CEO Tom Glick had an emphatic answer from supporters this week after conducting his sugary seduction in the club’s PR assault upon season ticket holders, as the early renewal deadline arrived. Derby fans taking up their seats in yet another 33,000 sell-out crowd had already allegedly delivered some 19,000 season ticket sales to hitch onto his journey (conflicting reports citing much lower figures keep surfacing though when renewers themselves ask DCFC staff how it’s going at the ticket office).

Supporters by and large are apparently staying with it to see the club through; at present, they’re living only on their hope.

Rant over. If you disagree, say why - don’t just chuck insults.
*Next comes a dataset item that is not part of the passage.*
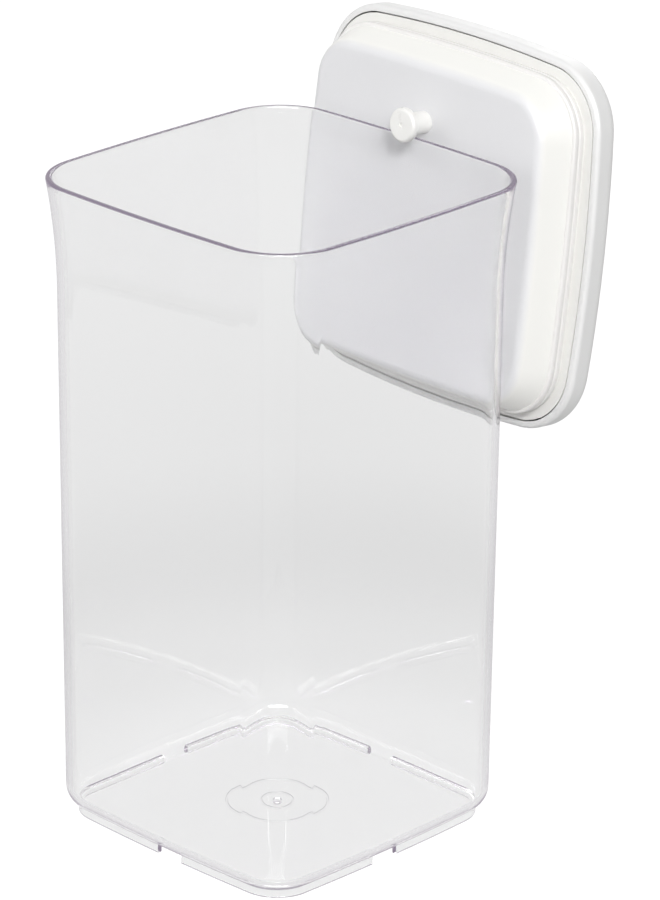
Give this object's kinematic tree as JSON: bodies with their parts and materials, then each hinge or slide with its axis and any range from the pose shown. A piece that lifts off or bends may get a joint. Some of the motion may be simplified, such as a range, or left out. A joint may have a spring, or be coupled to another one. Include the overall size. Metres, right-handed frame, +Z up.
{
  "type": "storage canister",
  "caption": "Tall clear square canister with a flared mouth; its white push-button plug lid hangs on the back of the rim by a small peg.",
  "frame": {"origin": "centre of the whole object's footprint box, on the plane the jar's foot stands on; the jar's own axis is at y = -0.0251 m", "axes": "+Z up along the jar, +Y towards the side of the rim the lid hangs on, +X along that side"},
  "size_m": [0.1693, 0.2098, 0.3365],
  "materials": {
    "jar_plastic": "clear, glossy, faint violet tint at the edges",
    "white_shell": "satin white",
    "white_inner": "white, fine matt",
    "white_plug": "white, fine matt",
    "white_peg": "white, satin",
    "white_button": "white, satin",
    "gasket_rubber": "off-white silicone, matt",
    "shaft_plastic": "natural acetal",
    "lever_plastic": "natural acetal",
    "latch_plastic": "grey acetal",
    "screw_steel": "bright steel",
    "spring_steel": "spring steel"
  },
  "bodies": {
    "jar": {"jar": "jar_plastic"},
    "lid_base": {"base_plate": "white_plug", "hook_peg": "white_peg", "peg_screw": "screw_steel", "gasket": "gasket_rubber", "shoulder_screws": "screw_steel"},
    "lid_cap": {"cap_shell": "white_shell", "frame": "white_inner", "lever_pins": "screw_steel", "latch_screw": "screw_steel", "return_spring": "spring_steel"},
    "lid_button": {"button": "white_button", "button_shaft": "shaft_plastic", "shaft_screw": "screw_steel", "retaining_ring": "spring_steel"},
    "rocker_1": {"lever_1": "lever_plastic"},
    "rocker_2": {"lever_2": "lever_plastic"},
    "rocker_3": {"lever_3": "lever_plastic"},
    "rocker_4": {"lever_4": "lever_plastic"},
    "latch": {"latch_arm": "latch_plastic"}
  },
  "joints": [
    {"name": "lid_lift", "type": "slide", "parent": "jar", "child": "lid_base", "axis": [0.003, 0.1097, 0.994], "range_m": [0, 0.15]},
    {"name": "lid_squeeze", "type": "slide", "parent": "lid_base", "child": "lid_cap", "axis": [-0.0271, -0.9936, 0.1097], "range_m": [0, 0.0024], "deforming": ["gasket"]},
    {"name": "button_press", "type": "slide", "parent": "lid_cap", "child": "lid_button", "axis": [-0.0271, -0.9936, 0.1097], "range_m": [0, 0.01], "stiffness_N_per_m": 800, "springref_m": -0.005, "deforming": ["return_spring"]},
    {"name": "rocker_1_turn", "type": "hinge", "parent": "lid_cap", "child": "rocker_1", "pos_m": [-0.02892, 0.07185, 0.25349], "axis": [-0.003, -0.1097, -0.994], "range_deg": [0, 27.54]},
    {"name": "rocker_2_turn", "type": "hinge", "parent": "lid_cap", "child": "rocker_2", "pos_m": [-0.00034, 0.0742, 0.28181], "axis": [-0.9996, 0.0272, 0], "range_deg": [0, 27.54]},
    {"name": "rocker_3_turn", "type": "hinge", "parent": "lid_cap", "child": "rocker_3", "pos_m": [0.02806, 0.07029, 0.25349], "axis": [0.003, 0.1097, 0.994], "range_deg": [0, 27.54]},
    {"name": "rocker_4_turn", "type": "hinge", "parent": "lid_cap", "child": "rocker_4", "pos_m": [-0.00051, 0.06794, 0.22516], "axis": [0.9996, -0.0272, 0], "range_deg": [0, 27.54]},
    {"name": "latch_swing", "type": "hinge", "parent": "lid_cap", "child": "latch", "pos_m": [-0.01851, 0.08678, 0.25181], "axis": [-0.0271, -0.9936, 0.1097], "range_deg": [0, 22.86]}
  ],
  "couplings": [
    {"joint": "lid_squeeze", "follows": "button_press", "ratio": 0.24},
    {"joint": "rocker_1_turn", "follows": "button_press", "rad_per_m": 48.066},
    {"joint": "rocker_2_turn", "follows": "button_press", "rad_per_m": 48.066},
    {"joint": "rocker_3_turn", "follows": "button_press", "rad_per_m": 48.066},
    {"joint": "rocker_4_turn", "follows": "button_press", "rad_per_m": 48.066}
  ]
}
I try and report factually about what’s going on around DCFC but also give my opinions on it all. Fans have been comprehensively shafted this season, DCFC themselves made the Premier League a no-go area and what is being witnessed is unacceptable - something that all the cheesy PR smiles and promising spin cannot repair at the moment.

It’s West Ham away next week, 5-0 victors at Pride Park, before the visit of Arsenal (who took five goals off Derby without reply at the Emirates Stadium in October) The Derby’s stars will strut their stuff in front of Setanta customers. Perhaps viewers will expect some more goal-fests, at our expense.


Last year, RamsWeek 15 was of course bubbling with anticipation and optimism in the expectation of promotion.

A somewhat fiery encounter with Ipswich Town at Portman Road saw the Rams go down 2-1 also having goalkeeper Stephen Bywater sent off after a clash with Alex Bruce. Rams manager Billy Davies was ordered from the touchline, too.

Matt Oakley put the Rams ahead but Jeffers levelled and a penalty sealed it for Ipswich near the end. Defeat left the Rams in 2nd place, a point clear of Birmingham as Sunderland charged away 4 points clear.

It did seem to the Rams that there was a conspiracy to hinder Derby’s promotion bid as they had suffered controversial bans on Steve Howard, Darren Moore and now Stephen Bywater in rapid succession! Referees had it in for Billy Davies - and he was deprived of key players at a crucial time of the season.